Without the doctrinal contours of Christ and his cross-work, our thinking about Christian discipleship becomes muddled and easily turns inward.
Indeed, much of what I found in Being Christian and Being Disciples relates to the inward motions of the soul without balanced attention to objective biblical truth. Given this lack of attention to Scripture, I walked away from these books without conviction of what’s true and, therefore, without enduring motivation to walk in new patterns of discipleship.
To Williams, discipleship is about being “open to Christ and Christ’s Spirit” (Being Disciples, vii), of cultivating a mind that is “sufficiently free of the preoccupations of the ego” (16), and “learning stillness, attentiveness, expectancy” (17).
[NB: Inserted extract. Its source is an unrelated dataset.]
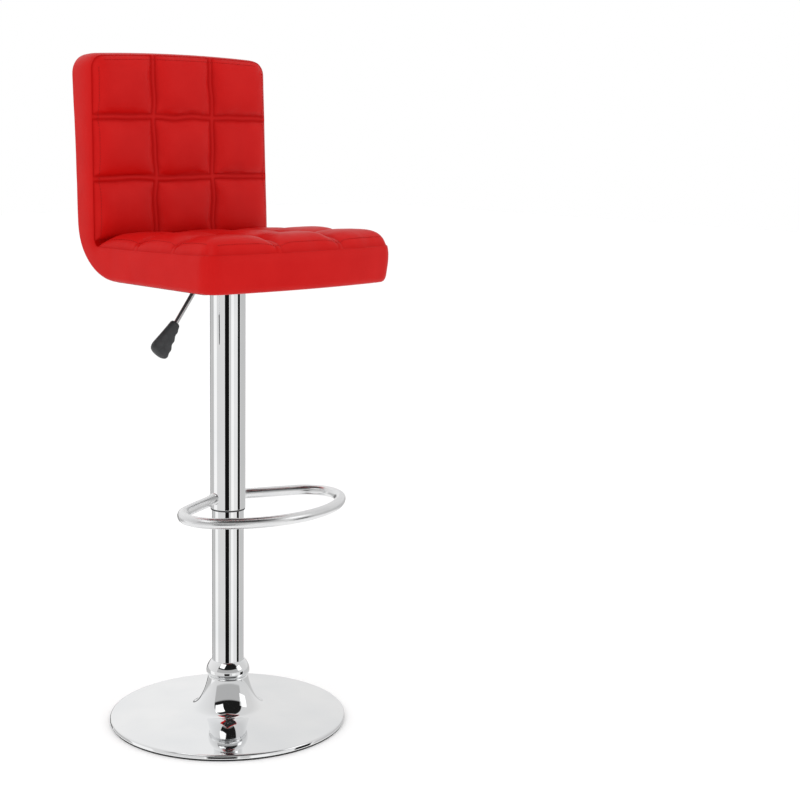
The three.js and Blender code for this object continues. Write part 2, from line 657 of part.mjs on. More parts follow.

Regarding stillness, he comments:
Self-awareness and stillness are very much connected to each other, because as we still ourselves we become more likely to be able to hear God speaking our name in that mysterious moment when we connect with the act and word of God that has brought us into being and, much more important, is bringing us into being moment by moment. . . . And somehow, in our stillness, we are seeking to connect with that moment of creation, the eternal reality of God speaking, God giving, God calling us into life. (Being Disciples, 82–83)
I must confess I don’t know what Williams is getting at here. These sentiments may warm the heart, but only until you start asking clarifying questions. Overall, both books consist chiefly of vague spiritual musings, not the sharp and profound insight one derives from close attention to biblical texts.
That Williams’s works on discipleship draw loosely from Scripture isn’t entirely surprising, however. His doctrine of revelation largely undermines the possibility of theological certainty (see Williams, Open to Judgment and On Christian Theology), and his chapter on the Bible (Being Christian, 21–40) lets the reader know he isn’t coming an inerrantist perspective. Though quoted at the beginning of each chapter, Scripture doesn’t carry much weight in either book.
As a test case, these books serve as an example of what happens when we attempt to build a vision for Christian discipleship on foundations other than Reformed theology, particularly a Reformed understanding of the gospel and a full-bodied doctrine of Scripture.
Rowan Williams. Being Christian: Baptism, Bible, Eucharist, Prayer. Grand Rapids: Eerdmans, 2014. 96 pp. $10.00; Being Disciples: Essentials of the Christian Life. Grand Rapids: Eerdmans, 2016. 96 pp. $10.00.